DATA LINES >>
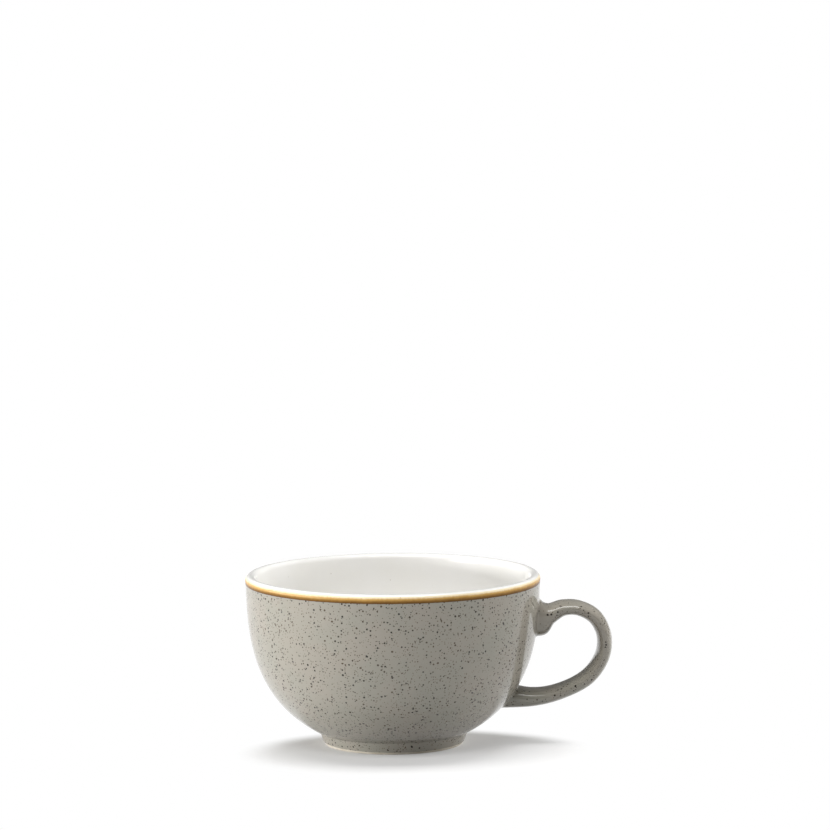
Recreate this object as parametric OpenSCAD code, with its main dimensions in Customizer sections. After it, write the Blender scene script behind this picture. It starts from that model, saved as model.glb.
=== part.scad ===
// Cappuccino cup in stoneware: a round bowl on a turned foot ring, with a looped strap handle.
// The clay parts are covered by separate glaze coats, and a film of slip joins each handle root.
// The origin is at the middle of the resting ring, +Z is up and the handle points along +X.

/* [Bowl] */
// Outer diameter at the rim
rim_d = 112; // [100:1:125]
// Height from the resting ring to the crest of the lip
cup_h = 65; // [58:1:75]
// Thickness of the full round lip
lip_t = 4; // [3:0.1:5]
// Thickness of the wall just above the foot
heel_t = 5.6; // [4:0.1:8]
// Radius between the wall and the flat floor, inside
floor_round = 8; // [3:0.5:14]
// Slope of the underbody where it leaves the foot, in degrees
underbody_angle = 27; // [20:1:35]
// Outward lean of the wall at the rim, in degrees
rim_lean = 5; // [0:1:10]

/* [Foot] */
// Diameter of the foot where it meets the table
foot_d = 52.2; // [46:0.2:58]
// Height of the foot ring
foot_h = 4.4; // [3.6:0.1:6]
// Width of the foot ring at the table
foot_w = 3.8; // [3:0.1:6]
// Taper of the foot's outer face, in degrees
foot_taper = 20; // [5:1:28]
// Draft of the face inside the foot ring, in degrees
recess_draft = 12; // [2:1:20]
// Radius of both edges of the resting ring
foot_edge_r = 0.5; // [0.3:0.1:1]
// Radius in the corner between the foot and the bowl, outside
foot_corner_r = 0.8; // [0.4:0.1:2]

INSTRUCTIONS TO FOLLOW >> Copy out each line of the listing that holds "from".

RESULT FOR THIS EXERCISE >>
Recreate this object as parametric OpenSCAD code, with its main dimensions in Customizer sections. After it, write the Blender scene script behind this picture. It starts from that model, saved as model.glb.
// Height from the resting ring to the crest of the lip